Born on Christmas Eve 1916, Guerrero grew up with his parents and seven brothers and sisters on South Meyer Street just south of Downtown, in the part of Tucson known as Barrio Viejo.
A musical spirit early on, Guerrero learned to played guitar as a child from his mother, Concepción.
Abbott recalled some of her fondest memories of Guerrero were when he and their mom would play music together for the rest of the family.
"They would always make sure it was a happy household," she said. "They would sing together and play while my brothers and sisters danced. It was music and happiness all the time."
Lalo's son, Mark Guerrero, enjoyed the times he spent with his father as a child growing up in East Los Angeles. When Lalo wasn't performing at and running his L.A. nightclub, "Lalo's," he was an avid sports fan and would often take Mark to Dodgers and Rams games.

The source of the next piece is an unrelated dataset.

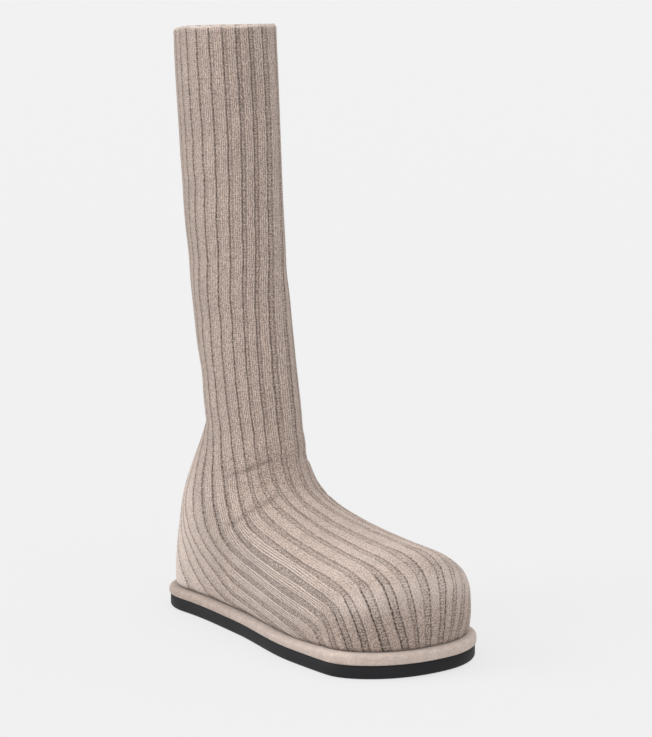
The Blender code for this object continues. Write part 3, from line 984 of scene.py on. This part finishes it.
def placeFibre(tree, spot, fine, broad):
    made = node(tree, "ShaderNodeGroup", node_tree=fibreNap)
    fill(tree, made, {"Coordinates": spot, "Fine Scale": fine, "Broad Scale": broad})
    return made.outputs["Fine"], made.outputs["Broad"]


# noises of the knit as scale, detail and roughness
yarnNoise = {
    "speck": (1250.0, 2.0, 0.60),
    "crinkle": (950.0, 2.0, 0.60),
    "strand": (5.5, 2.0, 0.50),
    "streak": (15.0, 2.0, 0.55),
    "drift": (3.4, 3.0, 0.60),
    "broken": (6.0, 3.0, 0.65),
}
# texture of the knit, where pairs are a factor and a shift, and for a band its start and end
yarn = {
    "fibre": (1500.0, 42.0),  # fine and broad scale
    "streakStretch": (1.0, 0.22, 1.0),
    "sway": 0.10,  # how far a rib's edges drift, in rib widths
    "waleSway": 1.4,  # radians
    "waleBeads": (0.6, 0.68),
    "chevronSlant": 5.0,
    "chevronSway": 5.0,
    "chevrons": (0.16, -1.05),
    "streaks": 1.6,
    "specks": 1.5,
    "broadEven": 0.40,  # how far ribs even out on the toe
    "evenRib": 0.46,
    "purlSway": 9.0,
    "purlRows": 0.24,
    "purlCrinkle": (3.2, -1.18),
    "purlOpen": (0.6, 0.35),
    "paleEven": 0.45,
    "evenPale": 0.42,
    "dotSway": 9.0,
    "dots": 0.48,
    "slitFloor": 0.18,
    "slitNarrow": (-0.36, 1.0),
    "slitBand": (0.044, 0.010),
    "turnLine": 0.74,
    "yarnBand": (0.39, 0.61),
    "paleYarn": 0.40,
    "hollowBand": (-0.06, 0.50),
    "crestBand": (0.50, 0.95),
    "crestShine": (0.74, 0.12),
    "purlTone": (-0.36, 0.94),
    "ribTone": 0.12,
    # painted shade: the toe, and more weakly the side, darker where the purl bands grow broad
    "paintedToeShade": (-0.08, 1.03),
    "patchTone": (0.26, 0.87),
    "paleTone": (0.10, 1.0),
    "speckHeight": 0.5,
    "fibreHeight": 0.35,
    "slitHeight": -0.8,
    "bump": (0.95, 0.0006),  # strength and distance
    "roughness": (0.12, 0.84),
}
knitSurface = {
    "Specular IOR Level": 0.15,
    "Sheen Weight": 0.30,
    "Sheen Roughness": 0.50,
    "Sheen Tint": (0.95, 0.90, 0.86),
}


def ribPhase(tree, across, grid, broadened):
    # Place across one rib, -0.5 to 0.5 with 0 on its crest, shifted a little by noise.
    drift = centred(tree, noiseNode(tree, grid, *yarnNoise["drift"]), yarn["sway"])
    mirrored = plus(tree, mathNode(tree, "ABSOLUTE", across), drift)
    phase = plus(tree, mathNode(tree, "FRACT", plus(tree, mirrored, 0.5)), -0.5)
    fromCrest = scaled(tree, broadened, knit["purlSpread"], mathNode(tree, "ABSOLUTE", phase))
    return phase, fromCrest


def stitchLevels(tree, spot, grid, phase, along, speck):
    # Heights, 0 to 1, of the three kinds of stitch.
    strand = noiseNode(tree, grid, *yarnNoise["strand"])

    # Wales: four rounded lines along the rib, beaded by the stitches.
    waleTurn = scaled(tree, phase, 2 * np.pi / knit["waleStep"], np.pi)
    waleTurn = plus(tree, waleTurn, centred(tree, strand, yarn["waleSway"]))
    wale = scaled(tree, mathNode(tree, "COSINE", waleTurn), 0.5, 0.5)
    wale = times(tree, wale, scaled(tree, speck, *yarn["waleBeads"]), clamp=True)

    # Plain knit: yarn specks with small chevrons down each wale.
    stretch = node(tree, "ShaderNodeMapping")
    stretch.inputs["Scale"].default_value = yarn["streakStretch"]
    wire(tree, grid, stretch.inputs["Vector"])
    streak = noiseNode(tree, stretch.outputs["Vector"], *yarnNoise["streak"])
    sawtooth = mathNode(tree, "FRACT", scaled(tree, phase, 1 / knit["waleStep"], 0.5))
    slant = times(tree, apart(tree, sawtooth, 0.5), yarn["chevronSlant"])
    slant = plus(tree, slant, centred(tree, strand, yarn["chevronSway"]))
    plain = scaled(tree, wave(tree, along, knit["stitchStep"], slant), *yarn["chevrons"])
    plain = scaled(tree, streak, yarn["streaks"], plain)
    plain = scaled(tree, speck, yarn["specks"], plain, clamp=True)

    # Purl: short bumps across the band, slanted and broken up by the yarn.
    crinkle = noiseNode(tree, spot, *yarnNoise["crinkle"])
    rows = wave(tree, along, knit["purlStep"], times(tree, crinkle, yarn["purlSway"]))
    crinkled = scaled(tree, crinkle, *yarn["purlCrinkle"])
    purl = scaled(tree, rows, yarn["purlRows"], crinkled, clamp=True)
    return wale, plain, purl


def slitLines(tree, grid, phase, along, fromCrest, broadened, edges):
    # Slits: a dotted, broken line of painted shade beside each rib, and painted shade along the lines
    # where the heel was turned and in the crease above the rand.
    heelSlit, frontSlit, turnMark = separated(tree, "ShaderNodeSeparateColor", edges)
    broken = noiseNode(tree, grid, *yarnNoise["broken"])
    dots = wave(tree, along, knit["dotStep"], times(tree, broken, yarn["dotSway"]))
    slitFloor = plus(tree, broken, yarn["slitFloor"])
    slitDepth = scaled(tree, dots, yarn["dots"], slitFloor, clamp=True)
    fromSlit = apart(tree, fromCrest, knit["slitPlace"])
    fromSlit = times(tree, fromSlit, scaled(tree, broadened, *yarn["slitNarrow"]))
    line = band(tree, fromSlit, *yarn["slitBand"])
    strength = blend(tree, mathNode(tree, "GREATER_THAN", phase, 0.0), frontSlit, heelSlit)
    paintedGapShade = times(tree, times(tree, line, strength), slitDepth)
    turned = times(tree, turnMark, times(tree, broken, yarn["turnLine"]))
    return mathNode(tree, "MAXIMUM", paintedGapShade, turned)


def knitMaterial():
    made, tree, shader, spot = blankMaterial("ribKnit")
    grid = node(tree, "ShaderNodeUVMap", uv_map="knit").outputs["UV"]
    across, along, _ = separated(tree, "ShaderNodeSeparateXYZ", grid)
    look = node(tree, "ShaderNodeAttribute", attribute_name="look")
    edges = node(tree, "ShaderNodeAttribute", attribute_name="edges")
    clearWales, opened, pale = separated(tree, "ShaderNodeSeparateColor", look.outputs["Color"])
    broadened = look.outputs["Alpha"]
    fine, patch = placeFibre(tree, spot, *yarn["fibre"])
    speck = noiseNode(tree, spot, *yarnNoise["speck"])
    phase, fromCrest = ribPhase(tree, across, grid, broadened)
    paintedGapShade = slitLines(tree, grid, phase, along, fromCrest, broadened, edges.outputs["Color"])

    # Level: wales or plain knit on the rib, purl or plain knit beside it.
    wale, plain, purl = stitchLevels(tree, spot, grid, phase, along, speck)
    rib = band(tree, fromCrest, knit["ribEdge"] + knit["edgeFade"], knit["ribEdge"] - knit["edgeFade"])
    ribLevel = blend(tree, clearWales, plain, wale)
    ribLevel = blend(tree, times(tree, broadened, yarn["broadEven"]), ribLevel, yarn["evenRib"])
    purlLevel = blend(tree, scaled(tree, opened, *yarn["purlOpen"]), plain, purl)
    level = blend(tree, rib, purlLevel, ribLevel)
    level = blend(tree, times(tree, pale, yarn["paleEven"]), level, yarn["evenPale"])

    # Colour: light and dark fibres spun together, with a painted highlight on the crests and painted shade
    # in the hollows and slits.
    body = mixColours(tree, band(tree, speck, *yarn["yarnBand"]), knit["base"], knit["light"])
    body = mixColours(tree, times(tree, pale, yarn["paleYarn"]), body, knit["paleYarn"])
    toned = mixColours(tree, band(tree, level, *yarn["hollowBand"]), knit["low"], body)
    shine = scaled(tree, clearWales, *yarn["crestShine"])
    bright = times(tree, band(tree, level, *yarn["crestBand"]), shine)
    toned = mixColours(tree, bright, toned, knit["paintedHighlight"])
    toned = mixColours(tree, paintedGapShade, toned, knit["dark"])

    # Tone: by rib and purl band, with painted shade over the toe, by patches of the yarn, and lighter
    # where the yarn is pale or, on the toe's top, painted light.
    halfway = times(tree, broadened, mathNode(tree, "SUBTRACT", 1.0, broadened))
    purlTone = scaled(tree, halfway, *yarn["purlTone"])
    ribTone = scaled(tree, halfway, yarn["ribTone"], scaled(tree, broadened, *yarn["paintedToeShade"]))
    tone = times(tree, scaled(tree, patch, *yarn["patchTone"]), blend(tree, rib, purlTone, ribTone))
    tone = times(tree, tone, scaled(tree, pale, *yarn["paleTone"]))
    wire(tree, dimmed(tree, toned, tone), shader.inputs["Base Color"])

    height = scaled(tree, speck, yarn["speckHeight"], level)
    height = scaled(tree, fine, yarn["fibreHeight"], height)
    height = scaled(tree, paintedGapShade, yarn["slitHeight"], height)
    bumpNode(tree, shader, height, *yarn["bump"])
    wire(tree, scaled(tree, fine, *yarn["roughness"]), shader.inputs["Roughness"])
    fill(tree, shader, knitSurface)
    return made


# fibre holds two scales, bump strength and distance, and other pairs a factor and a shift
suede = {
    "light": (0.590, 0.492, 0.440),
    "dark": (0.330, 0.262, 0.222),
    "fibre": (1900.0, 150.0),
    "brushed": (620.0, 3.0, 0.6),  # scale, detail and roughness
    "brushedLight": (1.2, -0.10),
    "patches": 0.7,
    # painted sheen: the suede lighter towards the toe
    "paintedToeSheen": (2.2, -0.12),  # lighter towards the toe
    "specks": (0.6, 0.70),
    "bump": (0.6, 0.0004),
    "roughness": (0.15, 0.78),
    "surface": {"Specular IOR Level": 0.2, "Sheen Weight": 0.3, "Sheen Roughness": 0.35},
}


def suedeMaterial():
    made, tree, shader, spot = blankMaterial("randSuede")
    fine, broad = placeFibre(tree, spot, *suede["fibre"])
    brushed = noiseNode(tree, spot, *suede["brushed"])
    along = separated(tree, "ShaderNodeSeparateXYZ", spot)[0]
    # Colour mix: random patches, a painted sheen growing towards the toe, and the brushed nap.
    light = plus(tree, centred(tree, broad, suede["patches"]), scaled(tree, along, *suede["paintedToeSheen"]))
    light = plus(tree, light, scaled(tree, brushed, *suede["brushedLight"]), clamp=True)
    colour = mixColours(tree, light, suede["dark"], suede["light"])
    colour = dimmed(tree, colour, scaled(tree, fine, *suede["specks"]))
    wire(tree, colour, shader.inputs["Base Color"])
    bumpNode(tree, shader, plus(tree, fine, brushed), *suede["bump"])
    wire(tree, scaled(tree, brushed, *suede["roughness"]), shader.inputs["Roughness"])
    fill(tree, shader, suede["surface"])
    return made


soleRubber = {
    "colours": ((0.0085, 0.0085, 0.0100), (0.0140, 0.0140, 0.0160)),
    "mix": (0.8, 0.0),  # how much the broad and the fine fibre mix the two colours
    "fibre": (900.0, 40.0),
    "bump": (0.12, 0.0002),
    "roughness": (0.2, 0.50),
    "surface": {"Specular IOR Level": 0.22},
}
lining = {
    "colours": ((0.34, 0.28, 0.24), (0.50, 0.42, 0.37)),
    "mix": (0.5, 0.5),
    "fibre": (1300.0, 70.0),
    "bump": (0.4, 0.0003),
    "roughness": (0.0, 0.9),
    "surface": {"Specular IOR Level": 0.5},
}


def plainMaterial(name, looks):
    # Two colours mixed by the fibre, for the rubber and the footbed.
    made, tree, shader, spot = blankMaterial(name)
    fine, broad = placeFibre(tree, spot, *looks["fibre"])
    broadShare, fineShare = looks["mix"]
    mixed = scaled(tree, fine, fineShare, times(tree, broad, broadShare))
    wire(tree, mixColours(tree, mixed, *looks["colours"]), shader.inputs["Base Color"])
    bumpNode(tree, shader, fine, *looks["bump"])
    wire(tree, scaled(tree, broad, *looks["roughness"]), shader.inputs["Roughness"])
    fill(tree, shader, looks["surface"])
    return made


dressing = (
    (knitUpper, knitMaterial(), "upper", "knit"),
    (suedeRand, suedeMaterial(), "midsole", "suede"),
    (outsole, plainMaterial("blackRubber", soleRubber), "outsole", "rubber"),
    (footbed, plainMaterial("footbedCloth", lining), "insole", "lining"),
)
for piece, material, nodeName, slotName in dressing:
    piece.data.materials.append(material)
    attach(piece, "root")
    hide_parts(nodeName)
print("materials placed")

"He would always take my friends and I to the park to play football and baseball," Mark Guerrero, 55, said. "We got really close during those years."
Lalo Guerrero's friends and family were important to him, said Mark, also a guitarist who played with Lalo regularly throughout his life. But music is what drove the performer.
From his late teens up to his death, Guerrero was a major contributor to the soundscape of Latin music.
Songs like popular pachuco swing classics "Chicas Patas Boogie" and "Los Chucos Sua-ves" became staples in the Mexican-American songbook during the 1940s. Four of them were used in Luis Valdez's 1978 musical about the era, "Zoot Suit."
"Canción Mexicana," Guerrero's tribute to Mexican music, was a phenomenal hit covered by the likes of Lucha Reyes and Lola Beltran.
And songs like "Wake up Chicanos" and "No Chicanos on TV" exemplified the performer's social conscience during the Chicano movement of the 1960s.
Guerrero's career earned him much acclaim.
He received honors from the National Endowment for the Arts and the Smithsonian Institution, and in 1997 President Bill Clinton awarded him the National Medal of the Arts as part of a group that included Robert Redford and Stephen Sondheim.
His music also did its part to influence future generations of Latin musicians.
Los Lobos, the critically acclaimed Los Angeles-based Chicano and roots-rock band, recorded "Papa's Dream" with Guerrero. The album, released in 1995, was nominated for a Grammy Award.
Los Lobos considered Guerrero an inspiration and a musical hero, Cesar Rosas, Los Lobos' guitarist, said during an interview on KXCI-FM prior to the group's recent performance at UA's Centennial Hall.
Also influenced by Guerrero was Randy Carrillo of Mariachi Cobre. Guerrero performed with Cobre four times, Carrillo said from the Epcot Center in Florida where Cobre performs.
One of the first times was in Cobre's early years. Guerrero shared the stage with Cobre at Tucson High School in front of mainly friends and relatives. Another time, Guerrero joined Cobre when the mariachi celebrated its 25th anniversary.
The last joint performance was Oct. 9, 2004, at Casino del Sol's AVA when Cobre and Gue-rrero celebrated the 40th anniversary of the youth mariachi group Los Changuitos Feos. The show was Guerrero's last public performance.
"Lalo was one of the nicest, generous persons I ever met. And funny," Carrillo said. "He found humor where you'd least expect it."
Guerrero is survived by his wife, Lidia; sons Dan Guerrero and Mark Guerrero; three sisters; two brothers; and one granddaughter. Funeral plans have not been finalized.
Lalo Guerrero is one of our Tucson notables.